• [Goal]:
In the listing below, find the line with "side) + level)))", then repeat exactly every line from the top through that one.

-*-

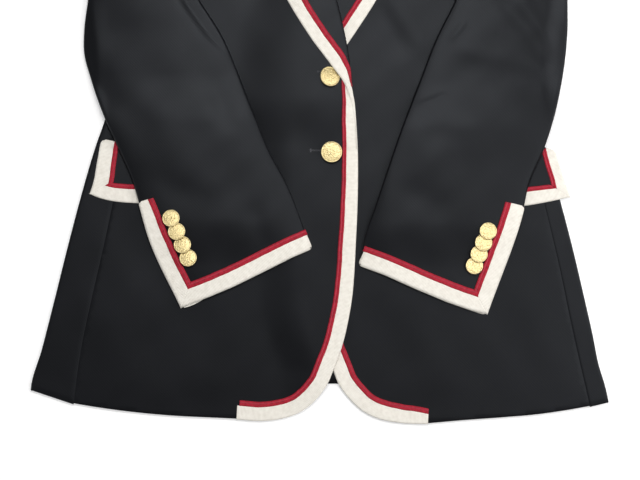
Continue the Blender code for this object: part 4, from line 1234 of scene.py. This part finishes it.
def add_sleeve(side):
    """A two-piece sleeve: the top one folds round both sides and the under one joins its edges."""
    inner, outer = sleeve_outline(side)
    width = np.linalg.norm(outer - inner, axis=1)
    across = unit(outer - inner)
    axis = unit(np.gradient((inner + outer) / 2, axis=0))
    near_cuff = 1 - ramp(np.arange(len(inner)), 0, CUFF_ROWS)
    ones = np.ones(len(inner))
    columns = []

    def column(reach, level, floor_reach=None):
        at = inner + across * reach[:, None]
        bow = cuff_bow(side, reach / width) - EDGE_RADIUS - CUFF_CLEAR
        at = at - axis * bow[:, None] * near_cuff[:, None]
        hold = inner + across * (reach if floor_reach is None else floor_reach)[:, None]
        columns.append(np.column_stack((at, sleeve_floor(hold[:, 0], hold[:, 1], side) + level)))

    for share in (1.0, 0.66, 0.33):
        column(INSEAM * share * ones, 0 * ones)
    turns = np.radians(np.linspace(-90, 90, 11))
    for turn in turns:
        column(FOLD_RADIUS * (1 - math.cos(turn)) * ones, FOLD_RADIUS * (1 + math.sin(turn)) * ones,
               FOLD_RADIUS * ones)
    first_face = len(columns) - 6
    for share in np.linspace(0, 1, 64)[1:-1]:
        reach = FOLD_RADIUS + share * (width - 2 * FOLD_RADIUS)
        at = inner + across * reach[:, None]
        swell = PUFF * math.sin(math.pi * share) ** PUFF_POWER
        sink = np.minimum(fold_depth(at[:, 0], at[:, 1], SLEEVE_FOLDS[side]), swell * FOLD_LIMIT)
        calm = SLEEVE_SWAY * min(1.0, SWAY_RISE * share, SWAY_RISE * (1 - share))
        uneven = sway(at[:, 0] + SLEEVE_SWAY_SHIFT, at[:, 1]) * calm
        column(reach, 2 * FOLD_RADIUS + swell - sink + uneven)
    for turn in turns[::-1]:
        column(width - FOLD_RADIUS * (1 - math.cos(turn)), FOLD_RADIUS * (1 + math.sin(turn)) * ones,
               width - FOLD_RADIUS)
    last_face = len(columns) - 5
    for share in (0.5, 1.0):
        column(width - OUTSEAM * share, 0 * ones)
    grid = np.stack(columns, axis=1)
    rests_on = [f"jacket_front_{side}", f"jacket_flap_{side}"]
    add_cloth(f"top_sleeve_{side}", wall(grid, CLOTH), *grid_cut(grid), "folded", rests_on)
    under = []
    for share in np.linspace(0, 1, 14):
        reach = INSEAM + GAP + share * (width - OUTSEAM - INSEAM - 2 * GAP)
        at = inner + across * reach[:, None]
        placed = at - axis * (cuff_bow(side, reach / width) * near_cuff * UNDER_BOW)[:, None]
        under.append(np.column_stack((placed, sleeve_floor(at[:, 0], at[:, 1], side) + CLOTH)))
    under = np.stack(under, axis=1)
    add_cloth(f"under_sleeve_{side}", wall(under, CLOTH), *grid_cut(under), "laid", rests_on)
    return Carrier(grid[:, first_face:last_face + 1]), inner[0], outer[0], axis[0]


def under_ribbon(side, inner, across, width, axis):
    """The under layer's ribbon, which peeks out below the cuff's outer corner."""
    rows = []
    for level in (0.0, 0.15, 0.3, 0.6, 1.0):
        row = []
        for run in np.linspace(0, 1, 20):
            low = -UNDER_RIBBON[side] * math.sin(math.pi * (0.12 + 0.78 * run) ** 1.4) ** 0.5
            reach = width - UNDER_RIBBON_BACK + UNDER_RIBBON_RUN * run
            x, y = inner + across * reach + axis * (low + (UNDER_RIBBON_TOP - low) * level)
            row.append((x, y, float(sleeve_floor(x, y, side) + CLOTH + UNDER_RIBBON_LIFT)))
        rows.append(row)
    return wall(np.array(rows), RIBBON)


def add_cuff_trim(side, sleeve, inner, outer, axis):
    """Ribbon and braid along the cuff and up the vent, with the under ribbon below."""
    share = np.linspace(0, 1, 90)
    cuff = inner + (outer - inner) * share[:, None] - axis * cuff_bow(side, share)[:, None]
    vent = through(SLEEVES[side]["outer"], RIBBON_STEP)
    length = np.concatenate(([0.0], np.cumsum(np.linalg.norm(np.diff(vent, axis=0), axis=1))))
    path = np.vstack((cuff, vent[length <= VENT][1:]))
    under = under_ribbon(side, inner, unit(outer - inner), np.linalg.norm(outer - inner), axis)
    ribbon_and_braid(f"cuff_{side}", f"cuff_{side}", path, SIGN[side], sleeve,
                     FOLD_RADIUS, wrap=CUFF_WRAP, extra=[under], end_corner=VENT_CORNER)


def add_flap(side):
    """A pocket flap with its trim along the lower and outer edges."""
    corner = FLAP_CORNER[side]
    outer, lower, inner = (through(stretch, RIBBON_STEP) for stretch in FLAPS[side])
    path = np.vstack((outer[:-1], lower[:-1], inner))
    top_run = inner[-1] - outer[0]
    cut_corner = outer[0] + top_run * corner / np.linalg.norm(top_run)
    loop = np.vstack((path[int(corner / RIBBON_STEP):-1], through([path[-1], cut_corner], 4.0)))
    add_laid(f"flap_{side}", loop, flap_top, FLAP_SPACING, [f"jacket_front_{side}"])
    ribbon_and_braid(f"flap_{side}", f"flap_{side}", path, -SIGN[side], Plain(flap_top), corner=corner)


def button_mesh(radius, height, seed):
    """A domed button with a raised rim and a hammered face, its middle at the origin."""
    turns = np.linspace(0, 2 * math.pi, BUTTON_SIDES, endpoint=False)
    dome = BUTTON_DOME * radius
    points = [(0, 0, dome)]
    for share in BUTTON_FACE * np.linspace(0, 1, BUTTON_RINGS + 1)[1:]:
        calm = min(1.0, (BUTTON_FACE - share) * 12)
        for turn in turns:
            x, y = share * radius * math.cos(turn), share * radius * math.sin(turn)
            grain = sum(high * noise.noise(Vector((x * rate, y * rate, seed + shift)))
                        for high, rate, shift in BUTTON_GRAIN)
            z = dome * (1 - share**2 * 1.25) + GRAIN_DEPTH * radius**2 * grain * calm
            points.append((x, y, z))
    for share, rise in BUTTON_RIM:
        for turn in turns:
            ripple = RIM_RIPPLE * math.sin(9 * turn + seed)
            points.append((share * radius * math.cos(turn), share * radius * math.sin(turn),
                           rise * height / 2 + ripple))
    rows = BUTTON_RINGS + len(BUTTON_RIM)
    points.append((0, 0, points[-1][2]))
    around = range(BUTTON_SIDES)
    last = 1 + (rows - 1) * BUTTON_SIDES
    faces = [[0, 1 + k, 1 + (k + 1) % BUTTON_SIDES] for k in around]
    faces += ring_faces(rows, BUTTON_SIDES, 1)
    faces += [[last + k, len(points) - 1, last + (k + 1) % BUTTON_SIDES] for k in around]
    return np.array(points, float), faces


def shank(radius, top, bottom):
    """A short closed stem below a button."""
    turns = np.linspace(0, 2 * math.pi, SHANK_SIDES, endpoint=False)
    points = [(radius * math.cos(turn), radius * math.sin(turn), z) for z in (top, bottom) for turn in turns]
    ends = [list(range(SHANK_SIDES)), list(range(2 * SHANK_SIDES - 1, SHANK_SIDES - 1, -1))]
    return np.array(points, float), ring_faces(2, SHANK_SIDES) + ends


def add_button(name, centre, radius, height, tilt, seed, stem):
    """A button at a place in the tables' millimetres, tilted by a rotation matrix."""
    parts = []
    for points, faces in (button_mesh(radius, height, seed), shank(SHANK * radius, -1.0, -stem)):
        parts.append((np.array([tuple(tilt @ Vector(point)) for point in points]) + centre, faces))
    piece(f"brass_{name}", parts, looks["metal"], name)


def node_place(name):
    """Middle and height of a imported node, in the tables' millimetres."""
    low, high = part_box(name)
    middle = (low + high) / 2
    return np.array((middle.x / MM, middle.y / MM + Y_SHIFT, high.z / MM))


def add_buttons():
    for number, (x, y) in enumerate(FRONT_BUTTONS, 1):
        z = node_place(f"front_button_{number}")[2] - FRONT_BUTTON_DROP
        lean, radius, stem = Matrix.Identity(3), FRONT_BUTTON_RADIUS, FRONT_BUTTON_STEM
        if number == 1:
            lean = Matrix.Rotation(TOP_BUTTON_LEAN, 3, Vector(LAPEL_RUN))
            z, radius, stem = z - TOP_BUTTON_SINK, TOP_BUTTON_RADIUS, TOP_BUTTON_STEM
        add_button(f"front_button_{number}", np.array((x, y, z)), radius, FRONT_BUTTON_HEIGHT, lean,
                   3.1 * number, stem)
    for side, side_seed in (("right", 0), ("left", 5)):
        places = [node_place(f"cuff_button_{side}_{number + 1}") for number in range(CUFF_BUTTONS)]
        up = unit(places[0][:2] - places[-1][:2])
        for number, place in enumerate(places, 1):
            turn = math.radians(CUFF_BUTTON_LEAN + 2 * (number % 3))
            add_button(f"cuff_button_{side}_{number}", place - (0, 0, CUFF_BUTTON_DROP), CUFF_BUTTON_RADIUS,
                       CUFF_BUTTON_HEIGHT, Matrix.Rotation(turn, 3, Vector((up[1], -up[0], 0))),
                       1.7 * number + side_seed, CUFF_BUTTON_STEM)


def stitch(start, end, radius, rise):
    """One closed arched thread between two points."""
    start, end = np.array(start, float), np.array(end, float)
    sideways = unit(np.cross(unit(end - start), (0, 0, 1.0)))
    up = np.array((0, 0, 1.0))
    points = []
    for share in np.linspace(0, 1, STITCH_ROWS):
        centre = start + (end - start) * share + up * rise * math.sin(math.pi * share)
        size = radius * (0.5 + 0.5 * math.sin(math.pi * share))
        for turn in 2 * math.pi * np.arange(STITCH_SIDES) / STITCH_SIDES:
            points.append(centre + sideways * size * math.cos(turn) + up * size * math.sin(turn))
    faces = ring_faces(STITCH_ROWS, STITCH_SIDES)
    faces += [list(range(STITCH_SIDES))[::-1], list(range(len(points) - STITCH_SIDES, len(points)))]
    return np.array(points), [face[::-1] for face in faces]


def add_buttonholes():
    """Stitched buttonholes beside the front buttons, with a bar across the outer end."""
    parts = []
    for x0, y, x1, barred in BUTTONHOLES:
        for x in np.arange(x0, x1, STITCH_STEP):
            z = float(front_top(x, y, "right")) + 0.12
            for turn in (-1, 1):
                parts.append(stitch((x, y + turn * 0.05, z), (x + 0.1, y + turn * 0.7, z - 0.1), 0.2, 0.12))
        if barred:
            z = float(front_top(x0, y, "right")) + 0.15
            for x in x0 - 0.4 + np.linspace(-0.5, 0.5, 4):
                parts.append(stitch((x, y - BAR_REACH, z), (x, y + BAR_REACH, z), 0.22, 0.2))
    piece("buttonhole_thread", parts, looks["thread"], None)


def add_camera():
    """Straight above the middle of the photo's frame."""
    data = bpy.data.cameras.new("camera")
    data.lens = LENS
    data.sensor_width = SENSOR
    data.clip_end = 50.0
    camera = bpy.data.objects.new("camera", data)
    distance = VIEW_WIDTH * LENS / SENSOR
    camera.location = (VIEW_MIDDLE[0] * MM, (VIEW_MIDDLE[1] - Y_SHIFT) * MM, (VIEW_PLANE + distance) * MM)
    bpy.context.scene.collection.objects.link(camera)
    bpy.context.scene.camera = camera


def add_area(name, place, target, size, power, colour):
    data = bpy.data.lights.new(name, "AREA")
    data.shape = "DISK"
    data.size = size
    data.energy = power
    data.color = colour
    light = bpy.data.objects.new(name, data)
    light.location = place
    light.rotation_mode = "QUATERNION"
    light.rotation_quaternion = (Vector(target) - Vector(place)).to_track_quat("-Z", "Y")
    bpy.context.scene.collection.objects.link(light)


def add_studio():
    """A pale floor, a pale sky and soft lamps from above the right shoulder of the picture."""
    scene = bpy.context.scene
    scene.view_settings.view_transform = "Standard"
    world = bpy.data.worlds.new("studio")
    world.use_nodes = True
    sky = world.node_tree.nodes["Background"]
    sky.inputs["Color"].default_value = (1.0, 1.0, 1.0, 1)
    sky.inputs["Strength"].default_value = SKY
    scene.world = world
    for lamp in LAMPS:
        add_area(*lamp)
    bpy.ops.mesh.primitive_plane_add(size=1)
    floor = bpy.context.object
    floor.name = "floor"
    floor.scale = (30, 30, 1)
    floor.location = (0, 0, FLOOR_LEVEL)
    made, tree, bsdf = shader("pale_floor", 0.9)
    soft = noise_at(tree, 8.0, object_place(tree), 2.0)
    colour_ramp(tree, bsdf, soft, (0.74, 0.74, 0.74), (0.76, 0.76, 0.76))
    bsdf.inputs["Emission Color"].default_value = (1.0, 1.0, 1.0, 1)
    bsdf.inputs["Emission Strength"].default_value = FLOOR_GLOW
    floor.data.materials.append(made)


def build():
    collar, seam = add_collar()
    front_end = FRONT_SECTIONS * COLLAR_STEPS
    back_neck = seam[front_end:len(seam) // 2 + 1][::-1]
    for side, front_seam in (("right", seam[:front_end + 1:2]), ("left", seam[::-1][:front_end + 1:2])):
        add_back(side, back_neck)
        add_side(side)
        add_front(side, front_seam, collar)
        add_flap(side)
        sleeve, inner, outer, axis = add_sleeve(side)
        add_cuff_trim(side, sleeve, inner, outer, axis)
    add_buttons()
    add_buttonholes()


add_camera()
looks = {
    "cloth": cloth_material(),
    "ribbon": ribbon_material(),
    "braid": braid_material(),
    "metal": metal_material(),
    "thread": thread_material(),
}
build()
add_studio()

-*-

• [Complete answer]:
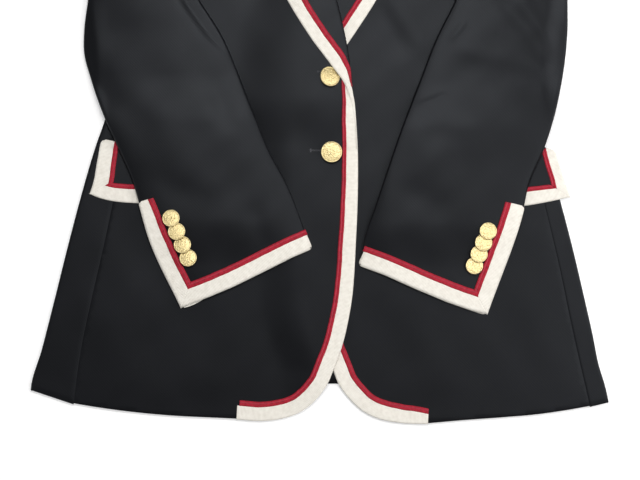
Continue the Blender code for this object: part 4, from line 1234 of scene.py. This part finishes it.
def add_sleeve(side):
    """A two-piece sleeve: the top one folds round both sides and the under one joins its edges."""
    inner, outer = sleeve_outline(side)
    width = np.linalg.norm(outer - inner, axis=1)
    across = unit(outer - inner)
    axis = unit(np.gradient((inner + outer) / 2, axis=0))
    near_cuff = 1 - ramp(np.arange(len(inner)), 0, CUFF_ROWS)
    ones = np.ones(len(inner))
    columns = []

    def column(reach, level, floor_reach=None):
        at = inner + across * reach[:, None]
        bow = cuff_bow(side, reach / width) - EDGE_RADIUS - CUFF_CLEAR
        at = at - axis * bow[:, None] * near_cuff[:, None]
        hold = inner + across * (reach if floor_reach is None else floor_reach)[:, None]
        columns.append(np.column_stack((at, sleeve_floor(hold[:, 0], hold[:, 1], side) + level)))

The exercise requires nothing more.